Few black lawyers or activists complain of overt racial bias from white judges. But black lawyers and defendants question the fairness in subtler ways of a system so dominated by whites.

``The system would be perceived in the black community as fairer with black judges on the bench,'' says Carroll Rhodes, plaintiffs' lawyer in the Mississippi case and black himself. ``It would make blacks feel easier.''

Richard Rehfeldt, a lawyer who practices before the state's lone black trial judge, adds: ``Most of the black clients up there like going before a black judge. They think he'll be fair.''

John Walker, a black lawyer in Jackson who has managed several election campaigns for black judicial candidates, describes black candidates losing despite far superior credentials and experience.

If the new districts emerging from the courts can elect more black judges, he says, ``it opens up the whole system.

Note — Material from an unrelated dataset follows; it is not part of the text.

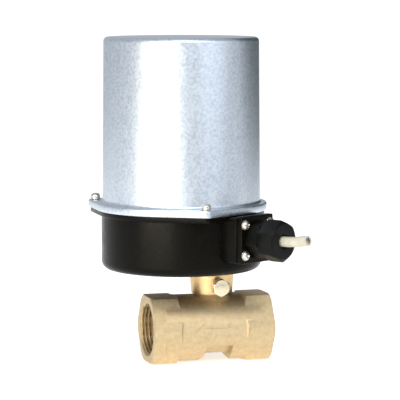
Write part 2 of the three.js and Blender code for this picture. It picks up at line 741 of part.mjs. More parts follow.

It makes it a system that more accurately represents the whole population.''

But smaller districts may have a cost, too, in terms of judicial independence. Small, single-judge districts are considered more prone to political pressure from constituents than larger, multi-judge districts are.

Reuben V. Anderson, the lone black justice on Mississippi's Supreme Court (he was appointed), testified in 1986 to his own mixed view of single-judge districts: ``If I were a black seeking that office, I would want to run under a system like that. I would not want to serve under a system like that.''

District Judge Fred Banks, the state's lone black trial judge (also appointed to office), agrees: ``From a political science viewpoint, this is a step in the wrong direction as far as an independent judiciary is concerned. But the law doesn't seek an independent judiciary. It seeks to protect the constitutional rights of voters, a competing concern.''

The courts in Mississippi, as elsewhere, have already opened up dramatically to blacks over the past 20 years. Blacks are now common on juries and police forces. In 1968, fewer than 10 black lawyers belonged to the Mississippi bar. Now, Judge Banks notes, over 200 black lawyers practice here - still a small percentage of lawyers in the state, but a dramatic increase nonetheless.

Suits challenging judicial elections are currently pending in Mississippi, Louisiana, Arkansas, Georgia, Alabama, North Carolina, Texas, Illinois, and Ohio.

The principle of applying the Voting Rights Act to judicial elections has been affirmed so far in the federal appeals courts for the Fifth Circuit in New Orleans and the Sixth Circuit in Cincinnati.

Now the US Supreme Court has been asked to rule on a suit against Louisiana for electing all trial and appeals court judges from multi-judge districts.